Your code will crash on many valid inputs:

  • Invalid work IDs
  • Network failures
  • Malformed HTML
  • Works with no chapters

Better approach: Use Result types and proper error handling.

You can use the anyhow crate, to simplify and streamline errors.

Incorrect curl flag

-http2 should be --http2 (double dash). This would silently fail or cause errors.

Fragile URL parsing

match &id_input.get(..5) {
    Some("https") => // ...
    Some("archi") => // ...
  • Checking only 5 characters is unreliable
  • Doesn't handle http:// (no 's')
  • Magic indices (.nth(4), .nth(2)) will break with different URL formats

Commented-out code

//.skip(1)

Remove this or document why it's there.

Confusing output format

_ => println!("{:?} {}", &lengths[1..], lengths[0]),

This prints chapters 2+ first, then chapter 1 separately. Confusing... Why?

This should be documented in a comment.

Raw string unnecessary

let url = format!(r"https://archiveofourown.org/works/{work_id}?view_full_work=true");

The r prefix is pointless here (no escape sequences to avoid).

Standard quotes would be more idiomatic unless you plan on adding complex regex or Windows file paths to the string later.

README.md and LICENSE.md

Readme and License are missing.

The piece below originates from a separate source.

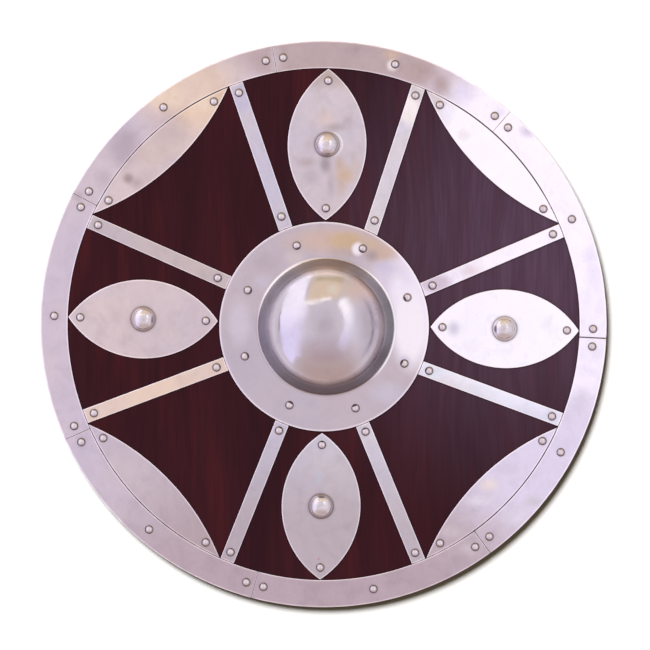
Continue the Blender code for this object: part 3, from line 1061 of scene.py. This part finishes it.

It would help understanding the project and its rights to use.

regal pelican
#

Sorry if it wasn't, just some stuff about the phrasing feels iffy

toxic shoal
#

I did one manual and asked LLM as well

#

So 2 in one

#

I review LLM as well

#

I usually have my points and a subset of the LLM

regal pelican
#

Alright then

#

Addressing your points in order

  • that is a good point and I'll add some metadata
  • most of the crashes are intentional: if the user inputs an invalid ID there's no meaningful recovery that can be done; works with no chapters can't be uploaded so that always indicates a failure; if there's no network again nothing can be done. Malformed html could be checked to look for some errors but on the whole that just won't arise due to how well structured ao3 html is.
  • good spot, I didn't catch that incorrect flag
  • again good spot, I forgot some bowsers still use http. For the other points, even checking five characters is overkill tbh, since it's only designed to work with those three kinds of link - I don't think ao3 even has any other way of linking to a work. I could trim off view_full_work if it's present tho
  • the next two points go together, confusingly the first "chapter" is actually the full work which is why it's printed separately and why I was originally skipping it.
  • another good spot, that's an artefact from when I was creating a more complex formatted string
  • I should add a readme and license, you're right
toxic shoal
#

Chatbots can help writing README and License in a very fast way, of course manual editing is needed afterwards

#

I usually have the h1 and h2 titles and based on that, helps a lot

#

I always proof read afterwards